By ecoRI News staff By 2050, much of U.S. coastal areas are likely to be threatened by 30 or more days of flooding annually because of dramatically accelerating impacts from sea-level rise, according to a new National Oceanic and Atmospheric Administration (NOAA) study.
The findings appear in a paper entitled “From the Extreme to the Mean: Acceleration and Tipping Points for Coastal Inundation due to Sea Level Rise” and follows an earlier study by the report’s co-author, William Sweet, Ph.D., a NOAA oceanographer.
Sweet and fellow NOAA scientist Joseph Park established a frequency-based benchmark for what they call “tipping points,” when so-called “nuisance flooding,” defined by NOAA as between 1 and 2 feet above local high tide, occurs 30 or more times a year.
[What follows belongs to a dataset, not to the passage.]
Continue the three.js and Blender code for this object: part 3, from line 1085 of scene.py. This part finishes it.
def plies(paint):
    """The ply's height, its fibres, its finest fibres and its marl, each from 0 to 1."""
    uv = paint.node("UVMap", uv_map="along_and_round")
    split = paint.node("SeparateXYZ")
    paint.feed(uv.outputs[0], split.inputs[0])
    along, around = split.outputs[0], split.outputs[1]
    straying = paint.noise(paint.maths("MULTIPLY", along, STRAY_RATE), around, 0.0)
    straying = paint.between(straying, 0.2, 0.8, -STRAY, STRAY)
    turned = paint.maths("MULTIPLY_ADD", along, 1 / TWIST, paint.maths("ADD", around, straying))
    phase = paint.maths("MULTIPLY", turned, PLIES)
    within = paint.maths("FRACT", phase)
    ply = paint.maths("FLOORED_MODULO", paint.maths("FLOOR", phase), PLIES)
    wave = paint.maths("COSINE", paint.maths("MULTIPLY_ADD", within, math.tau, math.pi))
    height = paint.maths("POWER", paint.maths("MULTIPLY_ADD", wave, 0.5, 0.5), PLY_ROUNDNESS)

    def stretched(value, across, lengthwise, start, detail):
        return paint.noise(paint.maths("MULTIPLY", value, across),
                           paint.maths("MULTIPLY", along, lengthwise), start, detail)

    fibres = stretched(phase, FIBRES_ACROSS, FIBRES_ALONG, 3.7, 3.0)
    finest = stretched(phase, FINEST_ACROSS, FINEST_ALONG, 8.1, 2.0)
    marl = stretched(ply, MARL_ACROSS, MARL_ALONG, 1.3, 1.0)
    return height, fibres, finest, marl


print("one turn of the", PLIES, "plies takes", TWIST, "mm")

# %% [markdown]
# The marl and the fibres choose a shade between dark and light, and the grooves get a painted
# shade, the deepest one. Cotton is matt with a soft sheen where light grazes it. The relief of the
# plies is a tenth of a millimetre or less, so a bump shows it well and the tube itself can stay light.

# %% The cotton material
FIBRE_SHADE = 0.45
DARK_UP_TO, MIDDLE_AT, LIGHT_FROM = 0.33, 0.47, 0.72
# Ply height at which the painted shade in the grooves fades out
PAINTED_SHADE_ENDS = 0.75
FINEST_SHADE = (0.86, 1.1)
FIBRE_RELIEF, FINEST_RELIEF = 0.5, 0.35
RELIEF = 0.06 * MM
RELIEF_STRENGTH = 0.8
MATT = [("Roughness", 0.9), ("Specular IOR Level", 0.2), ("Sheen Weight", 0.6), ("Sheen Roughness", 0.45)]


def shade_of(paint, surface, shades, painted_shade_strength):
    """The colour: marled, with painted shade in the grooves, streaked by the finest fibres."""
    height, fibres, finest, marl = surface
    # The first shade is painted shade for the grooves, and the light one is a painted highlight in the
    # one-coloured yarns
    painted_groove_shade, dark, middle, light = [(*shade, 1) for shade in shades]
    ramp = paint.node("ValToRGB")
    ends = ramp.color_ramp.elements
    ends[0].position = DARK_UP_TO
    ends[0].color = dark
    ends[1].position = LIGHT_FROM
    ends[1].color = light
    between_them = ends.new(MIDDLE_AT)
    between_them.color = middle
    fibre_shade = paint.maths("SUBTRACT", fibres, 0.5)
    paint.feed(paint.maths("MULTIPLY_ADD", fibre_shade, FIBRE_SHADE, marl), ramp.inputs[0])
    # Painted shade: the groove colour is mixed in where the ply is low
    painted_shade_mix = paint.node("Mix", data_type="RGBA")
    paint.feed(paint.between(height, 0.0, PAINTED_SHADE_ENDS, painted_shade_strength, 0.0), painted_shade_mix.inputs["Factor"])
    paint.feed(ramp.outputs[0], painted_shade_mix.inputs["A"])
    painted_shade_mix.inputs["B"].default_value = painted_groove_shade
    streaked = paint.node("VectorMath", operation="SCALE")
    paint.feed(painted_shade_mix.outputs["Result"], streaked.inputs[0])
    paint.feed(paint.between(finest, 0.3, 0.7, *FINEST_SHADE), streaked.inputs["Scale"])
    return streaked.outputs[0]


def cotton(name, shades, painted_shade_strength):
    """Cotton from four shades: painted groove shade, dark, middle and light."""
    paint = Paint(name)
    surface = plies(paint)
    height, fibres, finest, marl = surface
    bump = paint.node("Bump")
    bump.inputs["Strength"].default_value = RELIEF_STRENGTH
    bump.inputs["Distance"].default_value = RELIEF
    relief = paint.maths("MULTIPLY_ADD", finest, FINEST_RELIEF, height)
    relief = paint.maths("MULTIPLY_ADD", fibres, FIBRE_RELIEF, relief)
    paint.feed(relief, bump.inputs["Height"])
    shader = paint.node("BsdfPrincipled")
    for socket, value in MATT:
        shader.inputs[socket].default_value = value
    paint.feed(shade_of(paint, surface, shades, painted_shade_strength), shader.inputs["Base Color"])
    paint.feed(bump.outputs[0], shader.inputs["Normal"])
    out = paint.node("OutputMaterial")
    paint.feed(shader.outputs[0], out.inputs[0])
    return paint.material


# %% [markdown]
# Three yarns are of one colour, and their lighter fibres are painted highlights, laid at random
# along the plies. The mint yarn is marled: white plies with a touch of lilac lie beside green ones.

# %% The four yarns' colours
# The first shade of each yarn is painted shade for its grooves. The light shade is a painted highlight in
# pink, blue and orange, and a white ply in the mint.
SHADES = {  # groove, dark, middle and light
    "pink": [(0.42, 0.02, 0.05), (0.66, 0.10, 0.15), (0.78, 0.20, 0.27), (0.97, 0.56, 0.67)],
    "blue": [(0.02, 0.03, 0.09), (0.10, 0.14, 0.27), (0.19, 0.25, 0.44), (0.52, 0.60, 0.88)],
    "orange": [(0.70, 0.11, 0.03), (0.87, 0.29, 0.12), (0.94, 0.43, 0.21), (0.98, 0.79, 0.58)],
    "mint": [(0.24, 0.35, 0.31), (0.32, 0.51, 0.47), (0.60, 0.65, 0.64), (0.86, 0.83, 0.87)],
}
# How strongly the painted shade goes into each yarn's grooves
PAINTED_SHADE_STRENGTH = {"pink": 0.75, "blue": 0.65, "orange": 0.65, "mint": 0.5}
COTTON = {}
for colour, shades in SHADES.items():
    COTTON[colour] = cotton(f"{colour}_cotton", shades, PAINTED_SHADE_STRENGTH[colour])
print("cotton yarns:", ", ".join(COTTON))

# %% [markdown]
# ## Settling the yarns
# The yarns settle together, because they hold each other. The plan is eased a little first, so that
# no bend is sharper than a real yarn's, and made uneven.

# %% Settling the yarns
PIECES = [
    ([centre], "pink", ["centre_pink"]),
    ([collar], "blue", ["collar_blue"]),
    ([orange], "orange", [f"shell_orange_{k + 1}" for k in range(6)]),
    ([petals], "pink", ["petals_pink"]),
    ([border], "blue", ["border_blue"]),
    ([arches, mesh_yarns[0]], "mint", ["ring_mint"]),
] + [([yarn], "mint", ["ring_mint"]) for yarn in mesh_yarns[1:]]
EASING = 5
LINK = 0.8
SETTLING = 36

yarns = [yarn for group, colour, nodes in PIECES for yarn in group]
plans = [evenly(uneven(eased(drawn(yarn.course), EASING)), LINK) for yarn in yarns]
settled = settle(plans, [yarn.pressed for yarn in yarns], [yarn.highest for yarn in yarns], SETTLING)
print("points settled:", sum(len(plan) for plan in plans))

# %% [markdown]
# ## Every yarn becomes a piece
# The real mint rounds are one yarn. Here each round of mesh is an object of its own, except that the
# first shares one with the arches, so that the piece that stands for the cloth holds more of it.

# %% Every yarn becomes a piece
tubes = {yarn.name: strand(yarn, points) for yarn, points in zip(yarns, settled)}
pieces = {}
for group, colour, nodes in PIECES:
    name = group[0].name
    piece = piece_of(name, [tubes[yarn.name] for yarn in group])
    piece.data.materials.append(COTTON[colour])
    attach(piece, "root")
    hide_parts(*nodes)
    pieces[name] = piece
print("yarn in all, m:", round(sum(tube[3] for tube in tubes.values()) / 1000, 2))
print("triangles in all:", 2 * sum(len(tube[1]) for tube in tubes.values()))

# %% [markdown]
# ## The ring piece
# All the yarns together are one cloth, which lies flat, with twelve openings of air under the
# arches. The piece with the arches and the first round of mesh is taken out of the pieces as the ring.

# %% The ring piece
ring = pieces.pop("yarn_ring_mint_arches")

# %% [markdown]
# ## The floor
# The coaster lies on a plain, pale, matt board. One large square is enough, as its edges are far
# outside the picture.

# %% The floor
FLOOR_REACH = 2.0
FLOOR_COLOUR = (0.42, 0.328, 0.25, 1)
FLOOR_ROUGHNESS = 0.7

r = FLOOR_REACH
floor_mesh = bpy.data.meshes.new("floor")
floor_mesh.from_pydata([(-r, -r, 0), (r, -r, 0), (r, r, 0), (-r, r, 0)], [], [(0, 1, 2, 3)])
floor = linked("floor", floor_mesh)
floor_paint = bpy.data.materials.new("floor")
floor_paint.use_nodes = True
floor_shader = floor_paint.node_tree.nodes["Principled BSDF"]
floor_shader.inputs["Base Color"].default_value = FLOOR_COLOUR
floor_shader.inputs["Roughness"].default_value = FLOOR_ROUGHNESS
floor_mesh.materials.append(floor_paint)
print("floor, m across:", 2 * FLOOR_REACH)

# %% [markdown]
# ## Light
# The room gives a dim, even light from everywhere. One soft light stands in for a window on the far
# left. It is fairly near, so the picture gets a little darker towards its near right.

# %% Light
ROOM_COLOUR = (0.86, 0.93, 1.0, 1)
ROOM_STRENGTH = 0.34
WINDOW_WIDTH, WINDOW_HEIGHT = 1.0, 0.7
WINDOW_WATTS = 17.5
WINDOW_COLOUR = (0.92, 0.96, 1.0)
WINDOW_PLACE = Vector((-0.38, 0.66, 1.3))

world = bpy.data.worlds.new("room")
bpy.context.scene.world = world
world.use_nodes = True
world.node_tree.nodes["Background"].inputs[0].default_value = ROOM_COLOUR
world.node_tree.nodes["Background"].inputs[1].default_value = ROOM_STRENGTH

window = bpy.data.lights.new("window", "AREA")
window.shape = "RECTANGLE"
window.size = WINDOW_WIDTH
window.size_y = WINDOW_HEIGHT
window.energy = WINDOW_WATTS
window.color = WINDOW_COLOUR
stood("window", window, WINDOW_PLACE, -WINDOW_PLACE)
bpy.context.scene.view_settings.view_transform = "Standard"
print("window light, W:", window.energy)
“Coastal communities are beginning to experience sunny-day nuisance or urban flooding, much more so than in decades past,” Sweet said. “This is due to sea-level rise. Unfortunately, once impacts are noticed, they will become commonplace rather quickly. We find that in 30 to 40 years, even modest projections of global sea-level rise will increase instances of daily high-tide flooding to a point requiring an active, and potentially costly, response.”
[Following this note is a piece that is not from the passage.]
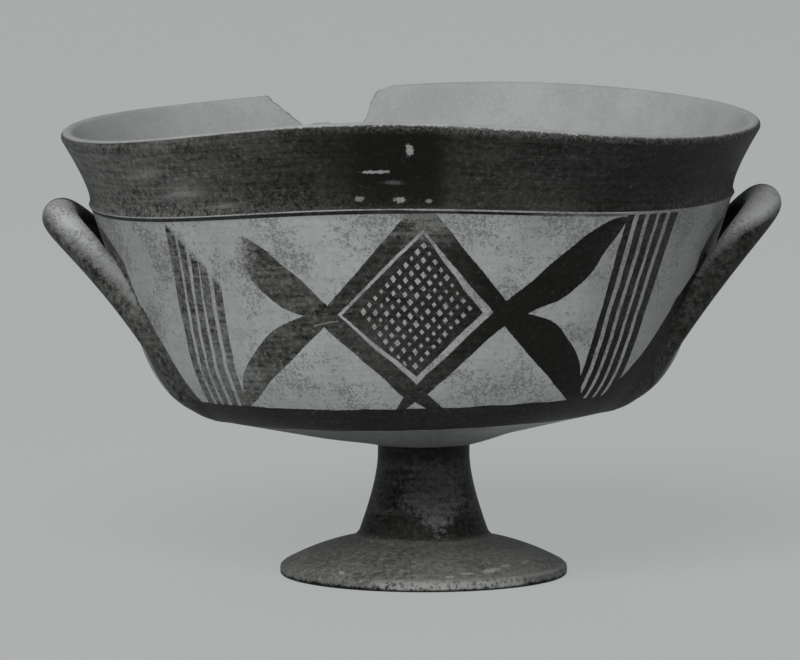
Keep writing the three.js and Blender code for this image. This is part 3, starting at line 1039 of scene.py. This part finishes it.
crest_wear = ((grain - 0.5) * 3 + rough * 3) * ramp(down, 4, 1) * ramp(true_x, -60, 20)
lip_paint = least(true_z - RIDGE_PALE_TOP, (down - CREST_PALE) * 0.8 + crest_wear)
# Painted shadow: a thin dark line under the overhang of the ridge, fading towards the right.
ridge_shadow = within(RIDGE_SHADOW_HALF + left * 0.15 - size(true_z - RIDGE_SHADOW_LINE))
ridge_shadow *= ramp(true_x + (patches - 0.5) * 60, 75, 45) * (0.75 + fine * 0.5)
foot_paint = STEM_PAINT_TOP - z
# Painted shade on the wall in the narrow gap behind the legs of the handles.
shade_beside_handle = curve(true_z, SHADE_BESIDE_HANDLE) - from_handle
body_paint_and_shade = within(most(band, roots, lip_paint, foot_paint, shade_beside_handle))

# %% [markdown]
# On the left of the picture the tip of the upper leaf is gone and the stripes break off below the
# ridge. The dots inside the lozenge are gaps in the paint.

# %% Paint of the wall
LEAF_TIP_GONE = 53.5
STRIPE_TOPS = [(36, 99.5), (39.9, 107), (42, 112), (43.9, 115), (46.2, 120.5), (49.2, 124.6), (54, 127)]

worn_tip = within(mirrored_x + rough * 16 - LEAF_TIP_GONE, 1.5) * ramp(z, 97, 100)
worn_stripe = within(z - curve(azimuth, STRIPE_TOPS) + rough * 9, 1.5)
front_shapes = within(most(lozenge, leaves)) * front
front_shapes *= 1 - worn_tip * left_front
left_stripe_paint = within(left_stripes) * left_front * (1 - worn_stripe)
right_stripe_paint = within(right_stripes) * (1 - left_front)
dot_gap = within(dots, 0.03) * front * ramp(shape(PALE_LINE_INSIDE, x, z), 0.3, 0.8)
on_wall = ramp(z, BAND_TOP - 1, BAND_TOP - 0.8) * ramp(true_z, RIDGE_SHADOW_LINE + 0.1, RIDGE_SHADOW_LINE - 0.1)
wall_paint = most(front_shapes * (1 - dot_gap), left_stripe_paint, right_stripe_paint) * on_wall
body_paint_and_shade = most(body_paint_and_shade, wall_paint, ridge_shadow)

# %% [markdown]
# The handles are painted on their outer side. The paint is rubbed off their tips and the upper part
# of the near legs. The tables say, for each height, from which facing on the clay is bare: 1 looks up
# at the bowl, -1 away from it.

# %% Paint of the handles
LEFT_BARE_FROM = [(82, 1.3), (90, 0.85), (97, 0.45), (104, 0.15), (112, 0), (121, -0.35), (130, -0.8)]
RIGHT_BARE_FROM = [(88, 1.5), (95, 1.15), (104, 0.95), (112, 0.6), (118, -0.1), (123, -0.7), (130, -1)]

bare_from = curve(true_z, LEFT_BARE_FROM) * left + curve(true_z, RIGHT_BARE_FROM) * (1 - left)
far_leg = ramp(true_y, -4, 2)
bare_from += far_leg * 2
uneven = (patches + fine * 0.8 + grain * 0.5 - 1.15) * 0.9
handle_paint = ramp(handle_facing - bare_from + uneven, 0.5, -0.5)
on_handle = ramp(away_from_wall, 0.35, 1.2) * ramp(from_handle, 5, 4) * ramp(true_z, 130, 128)
outside_only = ramp(down, 0.2, 0.8)
# Besides the paint, this mask holds the painted shadow under the ridge and the painted shade beside the
# handles.
paint_and_shade = (body_paint_and_shade * (1 - on_handle) + handle_paint * on_handle) * outside_only
print("nodes so far:", len(clay.tree.nodes))

# %% [markdown]
# The paint is worn most on the left of the picture, on the foot and at the top of the lozenge, and it
# is thick and black in the middle. On the left of the lip and wall its lightening is partly a painted
# reflection. The tables say how thin it is at each x or height.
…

Based on that standard, the NOAA team found that these tipping points will be met or exceeded by 2050 at most of the U.S. coastal areas studied, regardless of sea-level rise likely to occur this century. In their study, Sweet and Park used a 1.5- to 4-foot set of recent projections for global sea-level rise by 2100 — similar to the rise projections of the Intergovernmental Panel for Climate Change, but also accounting for local factors such as the settlement of land, known as subsidence.
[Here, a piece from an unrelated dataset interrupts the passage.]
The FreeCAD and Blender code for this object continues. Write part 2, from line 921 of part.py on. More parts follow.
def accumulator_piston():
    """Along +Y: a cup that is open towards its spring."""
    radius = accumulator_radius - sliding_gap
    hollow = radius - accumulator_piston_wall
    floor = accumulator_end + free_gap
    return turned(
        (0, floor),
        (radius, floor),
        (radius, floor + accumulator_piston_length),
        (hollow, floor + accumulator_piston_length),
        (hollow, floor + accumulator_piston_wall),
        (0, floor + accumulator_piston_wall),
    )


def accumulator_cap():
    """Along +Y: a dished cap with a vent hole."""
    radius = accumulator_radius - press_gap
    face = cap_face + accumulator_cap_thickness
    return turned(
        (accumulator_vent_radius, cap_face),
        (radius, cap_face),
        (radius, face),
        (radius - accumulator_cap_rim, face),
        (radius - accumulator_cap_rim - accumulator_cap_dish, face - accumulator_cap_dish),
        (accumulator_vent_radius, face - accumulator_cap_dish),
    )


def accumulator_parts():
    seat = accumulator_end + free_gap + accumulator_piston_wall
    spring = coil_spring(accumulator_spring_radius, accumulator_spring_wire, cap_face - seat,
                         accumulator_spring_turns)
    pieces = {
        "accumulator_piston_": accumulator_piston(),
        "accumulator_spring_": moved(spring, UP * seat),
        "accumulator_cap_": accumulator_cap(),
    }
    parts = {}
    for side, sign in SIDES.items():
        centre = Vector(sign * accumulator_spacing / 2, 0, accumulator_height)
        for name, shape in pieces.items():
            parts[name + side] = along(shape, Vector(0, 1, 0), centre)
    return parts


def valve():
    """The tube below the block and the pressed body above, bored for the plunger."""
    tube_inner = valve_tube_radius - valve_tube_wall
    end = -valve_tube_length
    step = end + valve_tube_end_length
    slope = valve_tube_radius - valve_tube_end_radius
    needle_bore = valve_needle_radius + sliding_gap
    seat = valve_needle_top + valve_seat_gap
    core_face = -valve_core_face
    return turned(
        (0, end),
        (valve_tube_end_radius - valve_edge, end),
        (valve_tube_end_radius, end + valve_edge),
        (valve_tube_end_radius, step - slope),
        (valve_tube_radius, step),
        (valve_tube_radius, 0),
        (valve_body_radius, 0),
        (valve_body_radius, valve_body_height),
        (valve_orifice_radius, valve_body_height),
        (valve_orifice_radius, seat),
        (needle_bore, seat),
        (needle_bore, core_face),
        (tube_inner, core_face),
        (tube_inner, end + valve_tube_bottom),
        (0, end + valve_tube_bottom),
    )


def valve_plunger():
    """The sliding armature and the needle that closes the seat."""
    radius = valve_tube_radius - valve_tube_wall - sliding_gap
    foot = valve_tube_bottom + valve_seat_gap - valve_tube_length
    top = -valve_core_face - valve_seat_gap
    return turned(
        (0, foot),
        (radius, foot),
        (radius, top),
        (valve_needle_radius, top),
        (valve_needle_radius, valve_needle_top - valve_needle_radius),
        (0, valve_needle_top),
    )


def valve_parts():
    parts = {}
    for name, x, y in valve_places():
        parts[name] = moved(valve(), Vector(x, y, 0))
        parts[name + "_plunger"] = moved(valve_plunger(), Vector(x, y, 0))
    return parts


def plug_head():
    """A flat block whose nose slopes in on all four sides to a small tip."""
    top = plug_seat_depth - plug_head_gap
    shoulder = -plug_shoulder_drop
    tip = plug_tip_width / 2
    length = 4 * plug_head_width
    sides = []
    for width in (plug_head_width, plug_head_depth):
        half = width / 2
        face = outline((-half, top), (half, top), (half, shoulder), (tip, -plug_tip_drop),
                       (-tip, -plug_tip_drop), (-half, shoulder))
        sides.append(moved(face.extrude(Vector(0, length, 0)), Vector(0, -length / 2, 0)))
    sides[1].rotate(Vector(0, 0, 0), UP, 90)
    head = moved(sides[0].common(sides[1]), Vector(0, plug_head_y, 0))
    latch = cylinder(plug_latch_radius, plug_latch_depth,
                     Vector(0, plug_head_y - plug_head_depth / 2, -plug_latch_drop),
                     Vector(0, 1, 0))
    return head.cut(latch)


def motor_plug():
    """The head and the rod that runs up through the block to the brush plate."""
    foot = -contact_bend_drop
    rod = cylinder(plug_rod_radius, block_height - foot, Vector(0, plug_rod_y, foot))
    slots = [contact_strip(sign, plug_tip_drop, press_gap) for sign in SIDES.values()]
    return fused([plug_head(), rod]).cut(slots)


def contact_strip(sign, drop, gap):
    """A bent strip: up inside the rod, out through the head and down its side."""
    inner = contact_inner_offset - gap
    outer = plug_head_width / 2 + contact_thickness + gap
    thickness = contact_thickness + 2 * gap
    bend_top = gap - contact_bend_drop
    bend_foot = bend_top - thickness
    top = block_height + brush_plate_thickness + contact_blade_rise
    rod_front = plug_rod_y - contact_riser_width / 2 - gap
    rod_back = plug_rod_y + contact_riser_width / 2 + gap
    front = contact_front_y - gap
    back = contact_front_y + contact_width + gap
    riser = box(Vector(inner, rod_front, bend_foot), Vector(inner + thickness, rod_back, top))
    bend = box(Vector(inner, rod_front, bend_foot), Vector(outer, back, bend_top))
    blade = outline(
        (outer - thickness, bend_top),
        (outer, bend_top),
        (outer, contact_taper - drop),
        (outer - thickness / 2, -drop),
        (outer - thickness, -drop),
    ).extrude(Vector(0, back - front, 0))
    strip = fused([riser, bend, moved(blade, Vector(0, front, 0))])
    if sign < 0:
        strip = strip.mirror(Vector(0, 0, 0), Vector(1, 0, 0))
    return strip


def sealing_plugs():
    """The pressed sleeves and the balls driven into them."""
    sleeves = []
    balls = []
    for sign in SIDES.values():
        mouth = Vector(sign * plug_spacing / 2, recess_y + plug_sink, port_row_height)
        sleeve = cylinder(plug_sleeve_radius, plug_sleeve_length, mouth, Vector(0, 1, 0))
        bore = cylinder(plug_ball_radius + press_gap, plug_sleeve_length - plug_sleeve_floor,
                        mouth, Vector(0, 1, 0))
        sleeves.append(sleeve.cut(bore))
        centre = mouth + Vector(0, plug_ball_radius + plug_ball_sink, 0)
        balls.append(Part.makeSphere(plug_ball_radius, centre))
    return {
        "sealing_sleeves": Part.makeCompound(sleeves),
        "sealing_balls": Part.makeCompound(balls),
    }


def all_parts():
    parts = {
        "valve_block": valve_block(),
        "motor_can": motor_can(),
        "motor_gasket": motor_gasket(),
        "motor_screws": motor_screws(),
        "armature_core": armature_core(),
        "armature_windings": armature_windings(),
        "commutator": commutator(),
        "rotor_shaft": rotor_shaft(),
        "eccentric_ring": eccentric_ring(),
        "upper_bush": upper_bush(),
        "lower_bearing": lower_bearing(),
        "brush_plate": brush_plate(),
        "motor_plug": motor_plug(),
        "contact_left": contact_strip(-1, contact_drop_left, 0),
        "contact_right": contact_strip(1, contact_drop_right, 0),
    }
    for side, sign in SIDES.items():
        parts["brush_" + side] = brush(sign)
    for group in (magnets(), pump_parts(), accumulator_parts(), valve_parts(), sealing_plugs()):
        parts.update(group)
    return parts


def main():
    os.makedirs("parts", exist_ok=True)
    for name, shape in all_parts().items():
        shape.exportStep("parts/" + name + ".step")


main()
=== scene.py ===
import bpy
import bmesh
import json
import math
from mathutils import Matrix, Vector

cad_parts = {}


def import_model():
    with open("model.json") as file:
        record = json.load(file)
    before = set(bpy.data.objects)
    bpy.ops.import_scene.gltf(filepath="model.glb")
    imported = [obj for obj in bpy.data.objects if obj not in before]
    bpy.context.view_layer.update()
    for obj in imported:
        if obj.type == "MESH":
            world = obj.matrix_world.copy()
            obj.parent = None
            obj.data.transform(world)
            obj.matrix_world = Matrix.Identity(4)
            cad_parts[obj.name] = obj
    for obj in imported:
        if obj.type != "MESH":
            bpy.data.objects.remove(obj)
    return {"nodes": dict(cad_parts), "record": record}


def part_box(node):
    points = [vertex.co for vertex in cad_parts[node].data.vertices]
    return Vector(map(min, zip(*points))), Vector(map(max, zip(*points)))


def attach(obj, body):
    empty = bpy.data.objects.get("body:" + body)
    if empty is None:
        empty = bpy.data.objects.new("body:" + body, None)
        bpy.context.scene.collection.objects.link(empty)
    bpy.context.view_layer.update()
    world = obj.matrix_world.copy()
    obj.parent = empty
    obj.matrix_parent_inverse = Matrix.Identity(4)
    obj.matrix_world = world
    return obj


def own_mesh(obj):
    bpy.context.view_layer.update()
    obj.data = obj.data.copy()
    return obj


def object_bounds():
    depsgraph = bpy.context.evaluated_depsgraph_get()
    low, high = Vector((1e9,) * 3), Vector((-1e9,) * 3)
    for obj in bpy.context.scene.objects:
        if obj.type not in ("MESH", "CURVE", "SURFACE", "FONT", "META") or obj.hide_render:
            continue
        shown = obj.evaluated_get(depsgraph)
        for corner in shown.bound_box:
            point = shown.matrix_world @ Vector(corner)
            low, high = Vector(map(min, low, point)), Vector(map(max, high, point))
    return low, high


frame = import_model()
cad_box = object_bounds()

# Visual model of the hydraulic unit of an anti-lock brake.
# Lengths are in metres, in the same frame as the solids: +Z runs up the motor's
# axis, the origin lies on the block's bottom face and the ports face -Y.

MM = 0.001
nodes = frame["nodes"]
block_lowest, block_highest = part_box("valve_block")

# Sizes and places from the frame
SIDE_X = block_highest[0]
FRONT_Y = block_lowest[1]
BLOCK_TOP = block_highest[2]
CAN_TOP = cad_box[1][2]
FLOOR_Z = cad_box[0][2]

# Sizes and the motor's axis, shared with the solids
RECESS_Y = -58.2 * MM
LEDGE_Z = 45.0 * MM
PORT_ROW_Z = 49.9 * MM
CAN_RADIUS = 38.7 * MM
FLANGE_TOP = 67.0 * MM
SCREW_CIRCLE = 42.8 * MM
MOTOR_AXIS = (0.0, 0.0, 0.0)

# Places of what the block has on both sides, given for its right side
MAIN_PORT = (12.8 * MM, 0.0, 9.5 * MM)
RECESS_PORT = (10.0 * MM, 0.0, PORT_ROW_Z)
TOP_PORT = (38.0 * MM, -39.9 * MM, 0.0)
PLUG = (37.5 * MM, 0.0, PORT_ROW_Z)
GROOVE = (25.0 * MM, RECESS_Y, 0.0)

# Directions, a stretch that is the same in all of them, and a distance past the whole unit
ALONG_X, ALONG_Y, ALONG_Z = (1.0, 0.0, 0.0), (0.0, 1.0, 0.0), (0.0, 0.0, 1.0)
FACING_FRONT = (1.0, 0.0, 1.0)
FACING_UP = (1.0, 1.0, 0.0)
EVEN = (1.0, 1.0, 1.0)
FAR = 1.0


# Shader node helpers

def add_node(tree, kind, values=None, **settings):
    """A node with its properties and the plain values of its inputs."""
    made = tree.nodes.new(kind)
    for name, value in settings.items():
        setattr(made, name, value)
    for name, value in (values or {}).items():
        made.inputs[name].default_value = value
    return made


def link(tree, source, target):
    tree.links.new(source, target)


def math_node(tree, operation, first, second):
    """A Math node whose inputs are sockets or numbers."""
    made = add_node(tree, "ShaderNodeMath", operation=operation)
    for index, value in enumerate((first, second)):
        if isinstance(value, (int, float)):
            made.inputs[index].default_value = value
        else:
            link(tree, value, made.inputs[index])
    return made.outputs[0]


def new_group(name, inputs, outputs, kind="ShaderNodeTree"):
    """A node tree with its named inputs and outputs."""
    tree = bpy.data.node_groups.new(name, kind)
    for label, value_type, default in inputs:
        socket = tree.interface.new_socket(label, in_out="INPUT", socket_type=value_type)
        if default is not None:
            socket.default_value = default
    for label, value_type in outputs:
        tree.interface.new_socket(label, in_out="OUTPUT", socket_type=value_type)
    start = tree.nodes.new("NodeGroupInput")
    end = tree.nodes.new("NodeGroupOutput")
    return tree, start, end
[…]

These regional tipping points will be surpassed in the coming decades in areas with more frequent storms, according to the report. These tipping points also will be be exceeded in areas where local sea levels rise more than the global projection. This also includes coastal areas such as Louisiana where subsidence is causing land to sink below sea level.
NOAA tide gauges show the annual rate of daily floods reaching these levels has drastically increased and are now five to 10 times more likely today than they were 50 years ago.
“The importance of this research is that it draws attention to the largely neglected part of the frequency of these events,” said Earth’s Future editor Michael Ellis in accepting the paper for the online journal. “This frequency distribution includes a hazard level referred to as ‘nuisance‘ — occasionally costly to clean up, but never catastrophic or perhaps newsworthy.”
Ellis also noted that the authors use observational data to drive home the important point that nuisance floods, from inundating seas, will cross a tipping point over the next several decades and significantly earlier than the 2100 date that is generally regarded as a target date for damaging levels of sea-level rise.
He also said the paper raises the interesting question of what frequency of “nuisance” corresponds to a perception of “this is no longer a nuisance but a serious hazard due to its rapidly growing and cumulative impacts.”
The scientists base the projections on NOAA tidal stations where there is a 50-year or greater continuous record. The study doesn’t include the Miami area, as the NOAA tide stations in the area were destroyed by Hurricane Andrew in 1992 and a continuous 50-year data set for the area doesn’t exist.
Based on that criteria, the NOAA team is projecting that Boston; New York City; Philadelphia; Baltimore; Washington, D.C.; Norfolk, Va.; and Wilmington, N.C., will soon make, or are already being forced to make, decisions on how to mitigate these nuisance floods earlier than planned.
In the Gulf, NOAA forecasts earlier than anticipated floods for Galveston Bay and Port Isabel, Texas. Along the Pacific coast, these earlier impacts will be most visible in the San Diego/La Jolla and San Francisco Bay areas.
Mitigation decisions could range from retreating further inland to coastal fortification, or to a combination of “green” infrastructure using both natural resources such as dunes and wetland, along with “gray” manmade infrastructure such as seawalls and redesigned stormwater systems.